- [Challenge]
Below are several entries. Transcribe exactly those lines that fall from the one with "# ---- Check" through the one with "for node in", end lines included.

- [Data]
+ + + + +

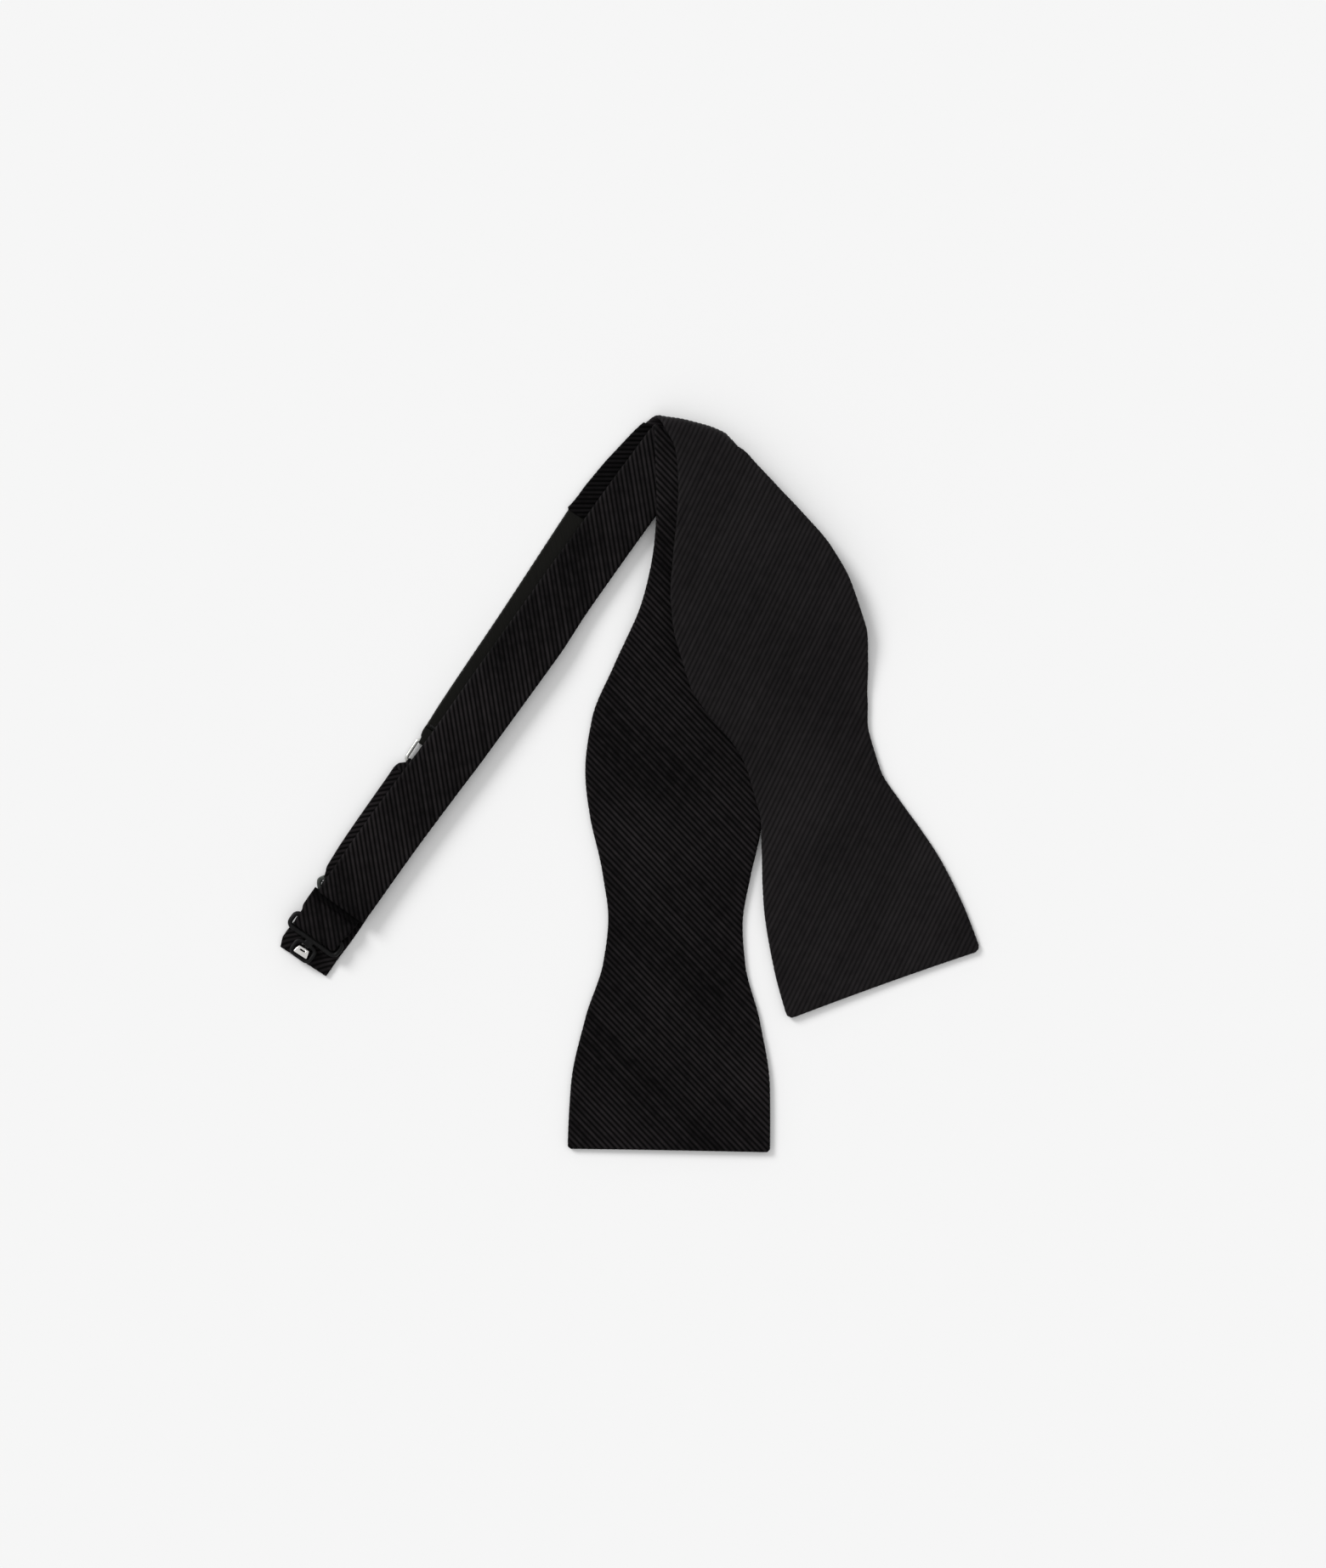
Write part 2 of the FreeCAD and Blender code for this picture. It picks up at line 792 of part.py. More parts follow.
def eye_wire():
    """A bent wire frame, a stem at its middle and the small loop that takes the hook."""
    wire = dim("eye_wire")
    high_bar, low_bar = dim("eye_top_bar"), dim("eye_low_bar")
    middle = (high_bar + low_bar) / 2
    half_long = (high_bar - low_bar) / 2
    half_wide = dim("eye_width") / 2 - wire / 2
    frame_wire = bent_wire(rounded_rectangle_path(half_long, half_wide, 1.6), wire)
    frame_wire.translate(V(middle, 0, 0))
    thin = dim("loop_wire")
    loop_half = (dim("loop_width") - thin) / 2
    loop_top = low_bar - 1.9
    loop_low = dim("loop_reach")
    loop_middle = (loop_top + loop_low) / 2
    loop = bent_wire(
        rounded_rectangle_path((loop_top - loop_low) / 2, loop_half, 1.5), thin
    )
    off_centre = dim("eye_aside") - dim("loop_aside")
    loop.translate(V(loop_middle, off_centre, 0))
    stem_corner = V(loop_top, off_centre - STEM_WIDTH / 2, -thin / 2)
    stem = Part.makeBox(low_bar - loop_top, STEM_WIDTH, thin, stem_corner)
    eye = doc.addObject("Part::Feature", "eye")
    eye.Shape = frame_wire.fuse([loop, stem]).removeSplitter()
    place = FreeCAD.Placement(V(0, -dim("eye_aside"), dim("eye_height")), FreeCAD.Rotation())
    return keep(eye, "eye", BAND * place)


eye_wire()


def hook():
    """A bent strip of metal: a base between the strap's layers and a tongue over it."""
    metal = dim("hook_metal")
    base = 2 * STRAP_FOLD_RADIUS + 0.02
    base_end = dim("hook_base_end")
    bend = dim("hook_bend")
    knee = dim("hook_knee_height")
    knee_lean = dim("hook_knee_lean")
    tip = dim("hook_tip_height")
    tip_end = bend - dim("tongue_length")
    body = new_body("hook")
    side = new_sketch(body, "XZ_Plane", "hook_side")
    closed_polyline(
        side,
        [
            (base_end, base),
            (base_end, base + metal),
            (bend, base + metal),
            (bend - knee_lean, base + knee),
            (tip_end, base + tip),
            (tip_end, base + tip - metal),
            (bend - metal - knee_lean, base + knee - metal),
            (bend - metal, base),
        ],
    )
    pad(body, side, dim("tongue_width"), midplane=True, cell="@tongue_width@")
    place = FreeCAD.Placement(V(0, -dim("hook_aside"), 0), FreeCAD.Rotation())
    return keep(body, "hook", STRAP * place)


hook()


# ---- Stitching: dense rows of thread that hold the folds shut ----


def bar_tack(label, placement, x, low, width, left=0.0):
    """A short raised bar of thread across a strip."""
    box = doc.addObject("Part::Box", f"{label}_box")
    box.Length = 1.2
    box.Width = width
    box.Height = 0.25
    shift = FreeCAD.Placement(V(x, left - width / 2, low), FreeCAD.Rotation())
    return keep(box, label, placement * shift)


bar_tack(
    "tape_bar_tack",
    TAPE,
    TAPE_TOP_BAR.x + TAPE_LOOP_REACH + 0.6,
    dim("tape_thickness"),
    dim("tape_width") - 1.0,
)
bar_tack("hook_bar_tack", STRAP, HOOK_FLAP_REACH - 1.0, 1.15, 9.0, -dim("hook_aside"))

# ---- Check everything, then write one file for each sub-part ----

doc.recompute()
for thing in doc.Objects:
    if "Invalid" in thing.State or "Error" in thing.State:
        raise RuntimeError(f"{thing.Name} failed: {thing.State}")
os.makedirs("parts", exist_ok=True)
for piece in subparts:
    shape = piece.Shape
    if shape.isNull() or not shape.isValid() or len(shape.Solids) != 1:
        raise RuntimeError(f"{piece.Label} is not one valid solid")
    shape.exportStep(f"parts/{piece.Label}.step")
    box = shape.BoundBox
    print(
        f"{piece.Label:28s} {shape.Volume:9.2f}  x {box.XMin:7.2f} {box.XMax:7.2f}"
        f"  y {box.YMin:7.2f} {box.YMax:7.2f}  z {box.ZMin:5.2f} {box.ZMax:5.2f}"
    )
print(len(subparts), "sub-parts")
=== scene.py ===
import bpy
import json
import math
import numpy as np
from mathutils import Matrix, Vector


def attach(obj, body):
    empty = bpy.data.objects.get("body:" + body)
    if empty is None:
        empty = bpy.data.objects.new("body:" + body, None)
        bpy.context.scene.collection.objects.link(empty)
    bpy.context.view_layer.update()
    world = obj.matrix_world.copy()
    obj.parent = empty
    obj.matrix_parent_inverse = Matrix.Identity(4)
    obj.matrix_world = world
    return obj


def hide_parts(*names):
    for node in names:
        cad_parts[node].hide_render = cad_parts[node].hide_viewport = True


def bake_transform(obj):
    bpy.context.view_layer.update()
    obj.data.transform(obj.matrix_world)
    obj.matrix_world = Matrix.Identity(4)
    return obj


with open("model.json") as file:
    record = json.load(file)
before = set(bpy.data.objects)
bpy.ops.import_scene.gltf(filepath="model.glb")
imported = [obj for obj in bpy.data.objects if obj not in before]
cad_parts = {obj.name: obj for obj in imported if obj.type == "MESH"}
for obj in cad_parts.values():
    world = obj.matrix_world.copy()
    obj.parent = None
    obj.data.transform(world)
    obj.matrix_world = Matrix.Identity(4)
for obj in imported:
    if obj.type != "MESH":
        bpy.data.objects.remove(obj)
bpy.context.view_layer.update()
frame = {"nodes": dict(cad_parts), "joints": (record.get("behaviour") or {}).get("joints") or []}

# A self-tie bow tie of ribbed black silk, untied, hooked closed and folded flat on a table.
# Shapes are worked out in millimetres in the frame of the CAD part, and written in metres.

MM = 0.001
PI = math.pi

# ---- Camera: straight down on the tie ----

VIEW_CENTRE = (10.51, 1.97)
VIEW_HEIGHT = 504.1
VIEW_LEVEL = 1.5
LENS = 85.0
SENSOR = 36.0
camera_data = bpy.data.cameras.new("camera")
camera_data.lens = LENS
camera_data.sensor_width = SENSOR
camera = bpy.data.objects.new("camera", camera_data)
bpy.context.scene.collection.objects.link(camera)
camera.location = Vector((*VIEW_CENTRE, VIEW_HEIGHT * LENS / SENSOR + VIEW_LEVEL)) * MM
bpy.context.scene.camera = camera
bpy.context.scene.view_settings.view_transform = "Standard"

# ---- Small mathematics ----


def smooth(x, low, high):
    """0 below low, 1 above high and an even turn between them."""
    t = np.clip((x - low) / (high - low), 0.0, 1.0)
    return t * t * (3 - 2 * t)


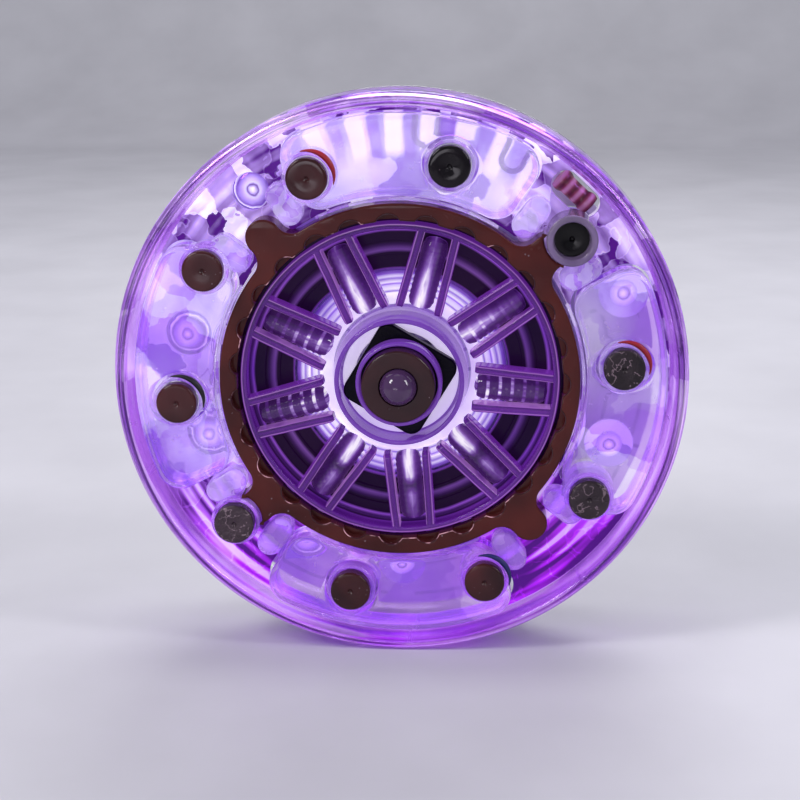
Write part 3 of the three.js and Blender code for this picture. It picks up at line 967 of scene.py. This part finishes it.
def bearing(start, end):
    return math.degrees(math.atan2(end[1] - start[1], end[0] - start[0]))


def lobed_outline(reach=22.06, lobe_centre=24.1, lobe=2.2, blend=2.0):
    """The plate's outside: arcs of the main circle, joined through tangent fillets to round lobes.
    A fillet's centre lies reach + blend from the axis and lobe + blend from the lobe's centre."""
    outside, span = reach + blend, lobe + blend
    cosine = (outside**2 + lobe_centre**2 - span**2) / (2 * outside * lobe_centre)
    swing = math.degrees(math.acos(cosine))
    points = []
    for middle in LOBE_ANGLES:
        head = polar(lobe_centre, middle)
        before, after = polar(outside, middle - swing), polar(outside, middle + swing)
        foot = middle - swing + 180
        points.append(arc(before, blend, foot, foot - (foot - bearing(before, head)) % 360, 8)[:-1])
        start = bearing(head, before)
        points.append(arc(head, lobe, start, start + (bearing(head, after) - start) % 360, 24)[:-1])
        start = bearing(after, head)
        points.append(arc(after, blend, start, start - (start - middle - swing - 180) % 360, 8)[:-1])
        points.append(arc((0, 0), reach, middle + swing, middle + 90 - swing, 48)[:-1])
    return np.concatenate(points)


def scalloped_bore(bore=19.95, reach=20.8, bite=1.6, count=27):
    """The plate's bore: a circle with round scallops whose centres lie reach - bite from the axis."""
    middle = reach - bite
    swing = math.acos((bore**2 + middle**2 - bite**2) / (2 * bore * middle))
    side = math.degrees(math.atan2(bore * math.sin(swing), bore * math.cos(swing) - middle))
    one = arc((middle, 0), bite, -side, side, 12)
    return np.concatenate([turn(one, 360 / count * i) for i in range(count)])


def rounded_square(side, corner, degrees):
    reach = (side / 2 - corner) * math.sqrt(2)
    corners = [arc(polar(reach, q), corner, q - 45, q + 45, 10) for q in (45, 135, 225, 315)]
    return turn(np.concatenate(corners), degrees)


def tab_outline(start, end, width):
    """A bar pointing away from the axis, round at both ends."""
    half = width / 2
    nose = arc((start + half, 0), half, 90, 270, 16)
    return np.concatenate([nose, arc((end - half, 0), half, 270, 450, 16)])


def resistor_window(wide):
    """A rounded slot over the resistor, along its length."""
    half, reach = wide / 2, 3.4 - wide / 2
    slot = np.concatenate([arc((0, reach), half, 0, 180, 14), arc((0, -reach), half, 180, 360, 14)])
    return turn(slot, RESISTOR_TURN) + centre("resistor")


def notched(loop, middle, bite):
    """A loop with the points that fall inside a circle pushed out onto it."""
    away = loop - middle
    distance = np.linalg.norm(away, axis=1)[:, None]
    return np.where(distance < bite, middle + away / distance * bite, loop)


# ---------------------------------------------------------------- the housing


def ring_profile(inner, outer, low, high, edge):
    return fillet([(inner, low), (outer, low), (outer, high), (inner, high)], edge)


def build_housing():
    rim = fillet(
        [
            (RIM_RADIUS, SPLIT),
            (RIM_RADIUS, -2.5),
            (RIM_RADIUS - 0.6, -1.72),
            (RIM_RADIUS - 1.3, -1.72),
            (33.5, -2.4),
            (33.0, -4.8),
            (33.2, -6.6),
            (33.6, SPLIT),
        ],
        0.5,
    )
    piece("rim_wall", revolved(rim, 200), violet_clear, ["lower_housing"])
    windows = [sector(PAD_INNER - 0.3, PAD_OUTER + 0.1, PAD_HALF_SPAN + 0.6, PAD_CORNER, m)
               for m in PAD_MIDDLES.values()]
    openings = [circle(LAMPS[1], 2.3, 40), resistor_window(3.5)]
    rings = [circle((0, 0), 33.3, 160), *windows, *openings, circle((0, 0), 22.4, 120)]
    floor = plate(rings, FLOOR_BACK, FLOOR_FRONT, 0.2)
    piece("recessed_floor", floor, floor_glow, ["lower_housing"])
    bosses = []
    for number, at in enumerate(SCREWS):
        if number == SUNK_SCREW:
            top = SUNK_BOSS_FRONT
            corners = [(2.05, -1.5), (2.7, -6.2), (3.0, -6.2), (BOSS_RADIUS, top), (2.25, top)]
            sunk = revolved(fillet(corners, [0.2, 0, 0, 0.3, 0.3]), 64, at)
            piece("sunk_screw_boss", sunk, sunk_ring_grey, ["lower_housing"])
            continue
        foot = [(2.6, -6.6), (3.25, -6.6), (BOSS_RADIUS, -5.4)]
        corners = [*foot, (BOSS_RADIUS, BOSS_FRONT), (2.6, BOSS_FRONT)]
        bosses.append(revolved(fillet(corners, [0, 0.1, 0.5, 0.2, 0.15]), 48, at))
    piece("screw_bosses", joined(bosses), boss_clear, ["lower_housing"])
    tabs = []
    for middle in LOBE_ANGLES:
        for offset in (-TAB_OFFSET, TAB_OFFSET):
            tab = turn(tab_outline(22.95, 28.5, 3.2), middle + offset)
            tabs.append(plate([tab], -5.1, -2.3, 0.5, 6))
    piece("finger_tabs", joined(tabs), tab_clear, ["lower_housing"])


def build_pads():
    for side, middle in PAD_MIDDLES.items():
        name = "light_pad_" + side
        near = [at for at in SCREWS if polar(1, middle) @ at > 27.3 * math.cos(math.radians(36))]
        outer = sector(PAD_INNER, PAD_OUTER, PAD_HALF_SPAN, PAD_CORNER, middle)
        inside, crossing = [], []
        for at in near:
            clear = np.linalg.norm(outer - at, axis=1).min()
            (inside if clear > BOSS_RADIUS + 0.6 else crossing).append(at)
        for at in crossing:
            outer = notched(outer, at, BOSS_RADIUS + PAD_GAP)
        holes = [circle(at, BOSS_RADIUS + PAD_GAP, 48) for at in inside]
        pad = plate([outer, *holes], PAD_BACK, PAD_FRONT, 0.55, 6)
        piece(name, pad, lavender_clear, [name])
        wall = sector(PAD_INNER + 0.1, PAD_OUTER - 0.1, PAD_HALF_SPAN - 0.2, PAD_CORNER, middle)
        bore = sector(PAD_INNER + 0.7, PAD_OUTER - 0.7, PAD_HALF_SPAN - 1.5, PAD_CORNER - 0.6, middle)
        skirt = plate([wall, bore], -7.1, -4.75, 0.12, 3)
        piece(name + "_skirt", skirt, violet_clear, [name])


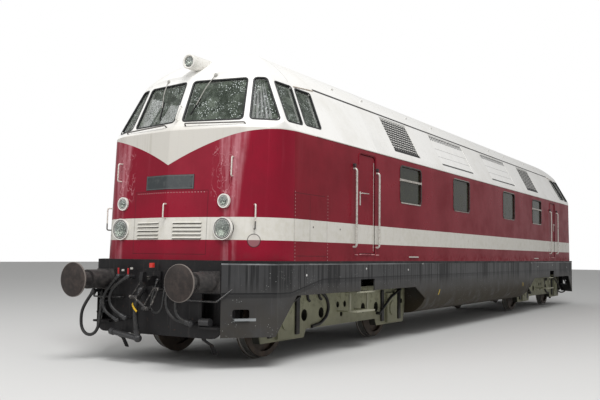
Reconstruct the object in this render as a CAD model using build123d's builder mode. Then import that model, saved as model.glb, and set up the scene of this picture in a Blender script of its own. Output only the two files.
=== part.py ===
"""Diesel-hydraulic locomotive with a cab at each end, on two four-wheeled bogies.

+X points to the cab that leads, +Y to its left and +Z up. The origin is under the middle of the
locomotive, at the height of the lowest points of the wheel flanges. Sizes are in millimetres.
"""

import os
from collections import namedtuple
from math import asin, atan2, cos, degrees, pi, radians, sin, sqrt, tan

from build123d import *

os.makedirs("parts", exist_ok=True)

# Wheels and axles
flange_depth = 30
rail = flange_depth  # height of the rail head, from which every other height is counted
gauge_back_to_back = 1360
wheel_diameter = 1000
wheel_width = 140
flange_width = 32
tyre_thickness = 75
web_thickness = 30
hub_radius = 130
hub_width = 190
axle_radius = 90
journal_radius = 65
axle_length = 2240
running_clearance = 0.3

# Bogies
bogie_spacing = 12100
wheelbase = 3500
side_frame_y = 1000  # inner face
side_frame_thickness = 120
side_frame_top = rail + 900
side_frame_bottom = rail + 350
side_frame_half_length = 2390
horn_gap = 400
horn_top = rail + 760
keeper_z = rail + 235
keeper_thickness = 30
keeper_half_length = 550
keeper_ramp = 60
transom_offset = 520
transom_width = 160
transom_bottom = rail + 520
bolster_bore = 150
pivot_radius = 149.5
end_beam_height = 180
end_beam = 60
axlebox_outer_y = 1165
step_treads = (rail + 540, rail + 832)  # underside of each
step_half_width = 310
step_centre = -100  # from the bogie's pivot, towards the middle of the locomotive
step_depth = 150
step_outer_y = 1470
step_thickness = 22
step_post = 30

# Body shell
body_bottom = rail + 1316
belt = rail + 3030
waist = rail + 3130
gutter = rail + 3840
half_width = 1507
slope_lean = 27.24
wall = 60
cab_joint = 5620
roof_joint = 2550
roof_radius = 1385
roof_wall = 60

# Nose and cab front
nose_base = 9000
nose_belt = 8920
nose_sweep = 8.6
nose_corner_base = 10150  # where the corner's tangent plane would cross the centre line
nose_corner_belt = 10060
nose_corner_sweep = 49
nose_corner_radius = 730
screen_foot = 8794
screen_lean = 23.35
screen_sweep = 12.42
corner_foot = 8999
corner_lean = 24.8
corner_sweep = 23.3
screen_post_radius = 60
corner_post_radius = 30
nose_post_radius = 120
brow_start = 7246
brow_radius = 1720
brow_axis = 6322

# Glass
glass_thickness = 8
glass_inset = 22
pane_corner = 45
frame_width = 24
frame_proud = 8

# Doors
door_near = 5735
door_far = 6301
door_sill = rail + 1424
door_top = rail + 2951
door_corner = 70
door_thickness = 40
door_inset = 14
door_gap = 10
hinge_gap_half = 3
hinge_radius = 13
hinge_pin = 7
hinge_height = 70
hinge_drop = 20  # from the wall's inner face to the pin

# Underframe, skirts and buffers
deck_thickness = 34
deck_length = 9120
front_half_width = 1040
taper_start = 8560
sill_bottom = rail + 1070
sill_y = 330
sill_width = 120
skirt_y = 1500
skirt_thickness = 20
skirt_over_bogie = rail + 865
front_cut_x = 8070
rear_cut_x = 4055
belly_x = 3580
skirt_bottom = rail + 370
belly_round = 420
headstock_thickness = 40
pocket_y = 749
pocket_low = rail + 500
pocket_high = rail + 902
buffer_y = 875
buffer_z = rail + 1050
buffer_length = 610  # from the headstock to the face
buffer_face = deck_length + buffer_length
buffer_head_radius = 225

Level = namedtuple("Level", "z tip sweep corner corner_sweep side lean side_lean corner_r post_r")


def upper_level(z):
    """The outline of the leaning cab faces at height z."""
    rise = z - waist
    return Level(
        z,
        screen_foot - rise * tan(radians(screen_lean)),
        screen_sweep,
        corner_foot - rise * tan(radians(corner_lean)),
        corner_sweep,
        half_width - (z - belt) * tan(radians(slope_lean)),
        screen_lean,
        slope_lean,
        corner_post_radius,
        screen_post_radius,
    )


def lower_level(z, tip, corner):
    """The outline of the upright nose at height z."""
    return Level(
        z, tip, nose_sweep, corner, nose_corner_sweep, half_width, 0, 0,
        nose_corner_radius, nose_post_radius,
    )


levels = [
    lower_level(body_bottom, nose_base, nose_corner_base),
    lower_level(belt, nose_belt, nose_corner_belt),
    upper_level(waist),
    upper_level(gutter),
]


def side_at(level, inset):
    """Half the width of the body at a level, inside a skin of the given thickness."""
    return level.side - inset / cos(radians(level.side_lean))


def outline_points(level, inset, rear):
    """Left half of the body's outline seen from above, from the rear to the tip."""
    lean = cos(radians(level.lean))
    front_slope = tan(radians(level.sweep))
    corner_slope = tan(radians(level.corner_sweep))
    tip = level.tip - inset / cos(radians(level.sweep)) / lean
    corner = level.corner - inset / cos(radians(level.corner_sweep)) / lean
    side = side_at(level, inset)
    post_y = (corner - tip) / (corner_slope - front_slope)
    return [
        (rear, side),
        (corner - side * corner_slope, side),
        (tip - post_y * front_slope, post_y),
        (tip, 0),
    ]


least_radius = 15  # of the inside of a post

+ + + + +

- [Answer to this exercise]
# ---- Check everything, then write one file for each sub-part ----

doc.recompute()
for thing in doc.Objects:
    if "Invalid" in thing.State or "Error" in thing.State:
        raise RuntimeError(f"{thing.Name} failed: {thing.State}")
os.makedirs("parts", exist_ok=True)
for piece in subparts:
    shape = piece.Shape
    if shape.isNull() or not shape.isValid() or len(shape.Solids) != 1:
        raise RuntimeError(f"{piece.Label} is not one valid solid")
    shape.exportStep(f"parts/{piece.Label}.step")
    box = shape.BoundBox
    print(
        f"{piece.Label:28s} {shape.Volume:9.2f}  x {box.XMin:7.2f} {box.XMax:7.2f}"
        f"  y {box.YMin:7.2f} {box.YMax:7.2f}  z {box.ZMin:5.2f} {box.ZMax:5.2f}"
    )
print(len(subparts), "sub-parts")
=== scene.py ===
import bpy
import json
import math
import numpy as np
from mathutils import Matrix, Vector


def attach(obj, body):
    empty = bpy.data.objects.get("body:" + body)
    if empty is None:
        empty = bpy.data.objects.new("body:" + body, None)
        bpy.context.scene.collection.objects.link(empty)
    bpy.context.view_layer.update()
    world = obj.matrix_world.copy()
    obj.parent = empty
    obj.matrix_parent_inverse = Matrix.Identity(4)
    obj.matrix_world = world
    return obj


def hide_parts(*names):
    for node in names:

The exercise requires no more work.